The above is a title that might be a little misleading, as most Bronco fans would automatically consider this to be entirely about John Elway.

Not quite.

John Elway is in the argument for the most famous player ever to wear number 7, he and Mickey Mantle being far and away the premier wearers of that jersey, but this is a little more about that number in overall Denver Broncos history.

Back in the day, when the Broncos began play in the American Football League in 1960, and the AFL and National Football League were at war over players and even cities in which to play, the Broncos were the lowest of lowlifes that pro football had to offer.

Over in the NFL, the Pittsburgh Steelers were pretty much in the same boat.  In fact, the Steelers had begun in the 1933 season and as of the start of the AFL-NFL rivalry in 1960, Pittsburgh had never won a single division title in its 27-year history.

In 1963 the Broncos drafted a young quarterback named Mickey Slaughter, and he became the first Bronco to ever wear number 7.  Slaughter was with the Broncos for four years, from 1963-66, and the times were pretty bad for Denver.  In fact, they were awful.

During Slaughter’s time with Denver the Broncos were 2-11-1 in 1963, then 2-11-1 again, 4-10 and 4-10 again in 1966.  So during Slaughter’s time of being banged around by the opposing defenses, Denver went a combined 12-42-2, an atrocious record.

In fact, for a period of time Slaughter decided to try and change his luck by “doubling up” his number 7 and wearing 14.  But he remains forever as the first player to ever wear number 7.

We will come back to Mickey Slaughter in just a bit.

The Broncos are going to our seventh Super Bowl this year, a tremendous accomplishment.

Every Bronco fan knows that the team’s first Super Bowl came in that magical Orange Crush season of 1977, and the quarterback was Ring of Famer Craig Morton, who wore number 7.

Then the Broncos drafted John Elway out of Stanford University, and of course the next five Super Bowls were all quarterbacked by the great number 7, with John Elway’s five Super Bowl starts still a record for quarterbacks.

Now, this year,  the great Peyton Manning is the Broncos quarterback, of course, and it would seem he has no connection to number 7.

However, we all know that a huge reason for Manning’s decision to come to Denver had to do with how well he felt about the situation here, and a big part of that feeling cam from Elway.

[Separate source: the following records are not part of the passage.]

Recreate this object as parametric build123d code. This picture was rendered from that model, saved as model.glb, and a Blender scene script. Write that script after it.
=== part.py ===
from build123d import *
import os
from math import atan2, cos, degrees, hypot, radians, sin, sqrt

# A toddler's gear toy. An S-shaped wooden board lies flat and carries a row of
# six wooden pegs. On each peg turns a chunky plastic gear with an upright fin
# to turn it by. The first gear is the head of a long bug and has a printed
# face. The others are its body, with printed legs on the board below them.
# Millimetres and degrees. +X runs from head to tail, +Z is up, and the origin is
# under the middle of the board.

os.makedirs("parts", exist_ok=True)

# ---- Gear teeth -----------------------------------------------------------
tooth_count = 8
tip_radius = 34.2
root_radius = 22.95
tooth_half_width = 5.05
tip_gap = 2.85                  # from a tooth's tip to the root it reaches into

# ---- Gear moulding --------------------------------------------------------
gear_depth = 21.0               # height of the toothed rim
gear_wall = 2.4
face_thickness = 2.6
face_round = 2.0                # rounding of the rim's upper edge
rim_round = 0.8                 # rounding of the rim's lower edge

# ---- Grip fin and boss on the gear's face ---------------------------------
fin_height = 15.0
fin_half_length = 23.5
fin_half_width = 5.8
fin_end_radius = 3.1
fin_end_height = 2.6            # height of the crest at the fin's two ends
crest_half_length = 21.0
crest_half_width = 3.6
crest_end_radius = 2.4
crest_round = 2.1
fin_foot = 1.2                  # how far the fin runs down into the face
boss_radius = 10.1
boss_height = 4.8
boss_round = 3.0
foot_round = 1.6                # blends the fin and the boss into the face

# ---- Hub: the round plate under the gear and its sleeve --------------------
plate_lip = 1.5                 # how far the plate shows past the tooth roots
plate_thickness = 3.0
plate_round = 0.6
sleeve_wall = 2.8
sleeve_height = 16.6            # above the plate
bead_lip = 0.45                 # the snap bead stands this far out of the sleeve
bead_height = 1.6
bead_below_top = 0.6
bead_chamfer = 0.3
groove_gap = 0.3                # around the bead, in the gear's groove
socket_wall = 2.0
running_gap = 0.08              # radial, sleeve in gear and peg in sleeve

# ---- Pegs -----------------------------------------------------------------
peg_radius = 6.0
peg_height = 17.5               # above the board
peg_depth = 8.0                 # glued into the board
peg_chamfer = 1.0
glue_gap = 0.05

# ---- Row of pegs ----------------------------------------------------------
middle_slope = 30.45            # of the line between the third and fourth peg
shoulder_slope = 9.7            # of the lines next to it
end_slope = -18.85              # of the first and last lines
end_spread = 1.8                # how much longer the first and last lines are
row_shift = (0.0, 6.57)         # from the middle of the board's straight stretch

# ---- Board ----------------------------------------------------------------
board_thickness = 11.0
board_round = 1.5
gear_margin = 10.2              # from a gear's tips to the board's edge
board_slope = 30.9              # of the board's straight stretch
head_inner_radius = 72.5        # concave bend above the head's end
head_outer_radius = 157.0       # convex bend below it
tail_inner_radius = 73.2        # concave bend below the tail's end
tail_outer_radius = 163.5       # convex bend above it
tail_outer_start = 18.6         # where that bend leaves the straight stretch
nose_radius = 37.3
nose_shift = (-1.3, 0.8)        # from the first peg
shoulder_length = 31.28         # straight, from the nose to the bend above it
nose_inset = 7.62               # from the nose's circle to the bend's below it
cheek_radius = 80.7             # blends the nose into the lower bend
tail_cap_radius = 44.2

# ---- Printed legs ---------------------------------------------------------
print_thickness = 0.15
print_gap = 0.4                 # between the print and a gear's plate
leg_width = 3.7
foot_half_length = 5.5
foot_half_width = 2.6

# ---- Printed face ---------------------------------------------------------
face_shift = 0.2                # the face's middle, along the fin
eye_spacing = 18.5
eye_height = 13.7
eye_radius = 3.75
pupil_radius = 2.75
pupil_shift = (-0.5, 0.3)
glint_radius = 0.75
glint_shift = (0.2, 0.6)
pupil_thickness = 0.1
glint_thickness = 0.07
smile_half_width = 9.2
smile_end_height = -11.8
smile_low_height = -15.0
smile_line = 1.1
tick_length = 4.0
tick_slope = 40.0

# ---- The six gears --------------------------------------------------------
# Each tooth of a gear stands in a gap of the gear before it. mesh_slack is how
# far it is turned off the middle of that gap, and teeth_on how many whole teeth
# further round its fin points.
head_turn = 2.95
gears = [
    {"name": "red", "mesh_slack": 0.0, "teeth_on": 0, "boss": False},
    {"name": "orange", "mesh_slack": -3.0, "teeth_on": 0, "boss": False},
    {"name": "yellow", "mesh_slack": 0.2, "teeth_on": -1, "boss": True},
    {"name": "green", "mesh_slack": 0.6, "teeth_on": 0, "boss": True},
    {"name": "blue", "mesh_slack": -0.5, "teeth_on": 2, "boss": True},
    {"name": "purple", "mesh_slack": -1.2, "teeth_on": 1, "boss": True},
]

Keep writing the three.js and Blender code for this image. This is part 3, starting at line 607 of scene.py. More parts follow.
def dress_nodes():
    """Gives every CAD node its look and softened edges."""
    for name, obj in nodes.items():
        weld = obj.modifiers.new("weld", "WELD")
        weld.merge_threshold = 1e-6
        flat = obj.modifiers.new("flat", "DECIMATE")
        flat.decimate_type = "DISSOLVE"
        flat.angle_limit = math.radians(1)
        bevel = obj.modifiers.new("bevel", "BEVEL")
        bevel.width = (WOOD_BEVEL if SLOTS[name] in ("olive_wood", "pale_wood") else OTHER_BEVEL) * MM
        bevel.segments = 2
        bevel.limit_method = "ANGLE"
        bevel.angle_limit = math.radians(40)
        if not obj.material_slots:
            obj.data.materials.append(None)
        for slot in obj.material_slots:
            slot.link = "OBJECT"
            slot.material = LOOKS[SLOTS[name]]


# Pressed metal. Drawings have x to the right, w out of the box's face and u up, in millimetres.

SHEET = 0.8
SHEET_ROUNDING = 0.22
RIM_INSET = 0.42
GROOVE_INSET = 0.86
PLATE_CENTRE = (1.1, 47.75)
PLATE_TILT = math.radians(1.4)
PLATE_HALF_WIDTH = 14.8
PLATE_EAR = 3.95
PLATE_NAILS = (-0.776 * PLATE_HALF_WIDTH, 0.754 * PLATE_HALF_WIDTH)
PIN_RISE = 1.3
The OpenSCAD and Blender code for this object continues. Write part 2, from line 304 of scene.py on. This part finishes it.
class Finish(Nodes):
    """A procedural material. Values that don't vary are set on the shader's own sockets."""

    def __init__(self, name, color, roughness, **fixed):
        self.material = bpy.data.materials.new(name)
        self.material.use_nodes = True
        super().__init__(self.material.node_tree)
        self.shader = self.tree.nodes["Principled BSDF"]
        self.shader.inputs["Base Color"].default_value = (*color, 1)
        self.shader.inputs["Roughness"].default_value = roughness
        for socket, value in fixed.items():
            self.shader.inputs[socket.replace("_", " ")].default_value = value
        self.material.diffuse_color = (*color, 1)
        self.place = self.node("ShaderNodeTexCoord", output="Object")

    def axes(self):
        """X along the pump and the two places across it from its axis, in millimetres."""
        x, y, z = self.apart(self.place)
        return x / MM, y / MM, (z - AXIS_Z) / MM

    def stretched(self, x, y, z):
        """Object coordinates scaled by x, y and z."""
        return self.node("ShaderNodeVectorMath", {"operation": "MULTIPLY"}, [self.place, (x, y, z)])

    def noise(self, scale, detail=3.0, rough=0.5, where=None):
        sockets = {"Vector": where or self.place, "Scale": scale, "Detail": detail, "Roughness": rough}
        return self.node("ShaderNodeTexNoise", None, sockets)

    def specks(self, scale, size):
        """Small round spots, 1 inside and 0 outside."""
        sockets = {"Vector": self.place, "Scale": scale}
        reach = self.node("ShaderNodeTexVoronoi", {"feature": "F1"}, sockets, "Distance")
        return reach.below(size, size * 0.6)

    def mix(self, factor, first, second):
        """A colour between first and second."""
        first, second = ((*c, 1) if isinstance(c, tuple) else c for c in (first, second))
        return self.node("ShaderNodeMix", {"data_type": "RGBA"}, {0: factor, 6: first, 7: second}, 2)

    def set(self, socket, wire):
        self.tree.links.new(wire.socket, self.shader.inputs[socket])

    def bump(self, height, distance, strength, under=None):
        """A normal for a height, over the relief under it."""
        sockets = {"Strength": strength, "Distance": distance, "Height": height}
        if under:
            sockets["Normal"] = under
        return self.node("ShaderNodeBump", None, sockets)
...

Most people do not know this factoid, but it is true:  the contract signed by Peyton Manning is the only one in the history of football in which the team executive signature is a Hall of Fame quarterback—John Elway—and the player signature is also that of a quarterback who certainly will be elected to the Hall of Fame as soon as he is eligible.

And, of course, this is our seventh Super Bowl.  The only two franchises that have played it the big game more times than the Broncos are Dallas and Pittsburgh, each with eight.

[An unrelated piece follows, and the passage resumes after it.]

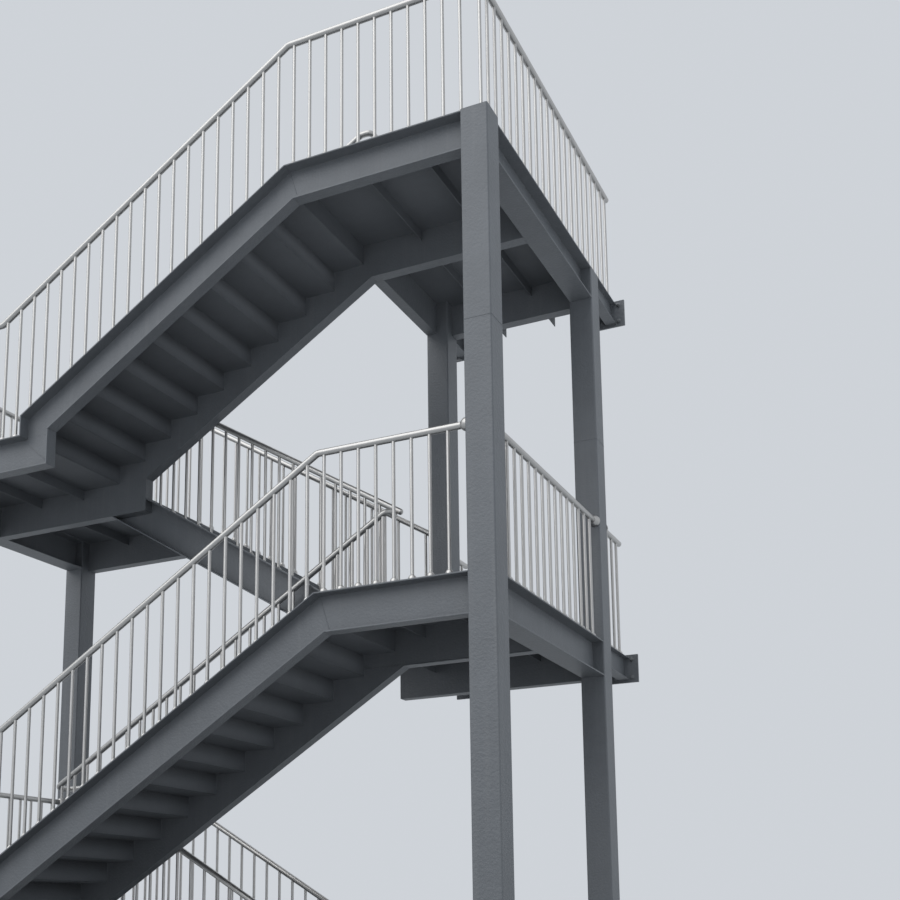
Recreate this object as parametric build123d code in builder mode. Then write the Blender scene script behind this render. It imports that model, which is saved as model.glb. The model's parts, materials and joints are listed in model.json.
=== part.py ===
"""External steel escape stair: two flights a storey between half landings and main landings.

X runs along the building, Y towards its wall and Z up. The origin is on the ground under the
middle of the front right column. The near flights rise to the right, the far ones to the left.
"""

import os
from math import atan, copysign, cos, hypot, pi, sin, tan

from build123d import *

os.makedirs("parts", exist_ok=True)

# Levels and steps
going = 280.0
lower_riser = 173.0
upper_riser = 169.0
flight_1_risers = 11
flight_2_risers = 12
upper_flight_risers = 10

# Plan
stair_length = 5830.0
stair_depth = 2580.0
lower_landing_length = 1400.0
upper_column_gap = 50.0
wall_gap = 520.0

# Columns, strings and beams
column_size = 210.0
beam_depth = 300.0
beam_width = 100.0
beam_inset = 10.0
end_beam_inset = 25.0
flange_width = 200.0
flange_thickness = 12.0
web_thickness = 9.0
cut_reach = 1.0
base_plate_length = 400.0
base_plate_width = 280.0
base_plate_thickness = 25.0
anchor_spacing = 300.0
anchor_hole = 26.0
foot_plate_margin = 30.0
foot_plate_thickness = 20.0

# Floor plates, steps and joists
deck_thickness = 6.0
step_thickness = 6.0
step_seam = 0.5
joist_depth = 90.0
joist_thickness = 8.0
joist_spacing = 500.0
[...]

And that brings us back to the original number 7, Mickey Slaughter.

After getting battered and bruised, beaten around and kicked around for those four losing seasons, Slaughter retired and decided to get into coaching.

He became the quarterback coach at his alma mater, Louisiana Tech, and there he coached a talented young quarterback named Terry Bradshaw, the same Terry Bradshaw who went on to lead the previously awful Pittsburgh Steelers to four World Championships.

Mickey Slaughter is still active and we are told attends a lot of the Louisiana Tech games.

He is unknown to many Bronco fans, but remains one of just three Broncos to ever wear number 7, and in his own unique way shares the Super Bowl history of number 7, Denver Broncos.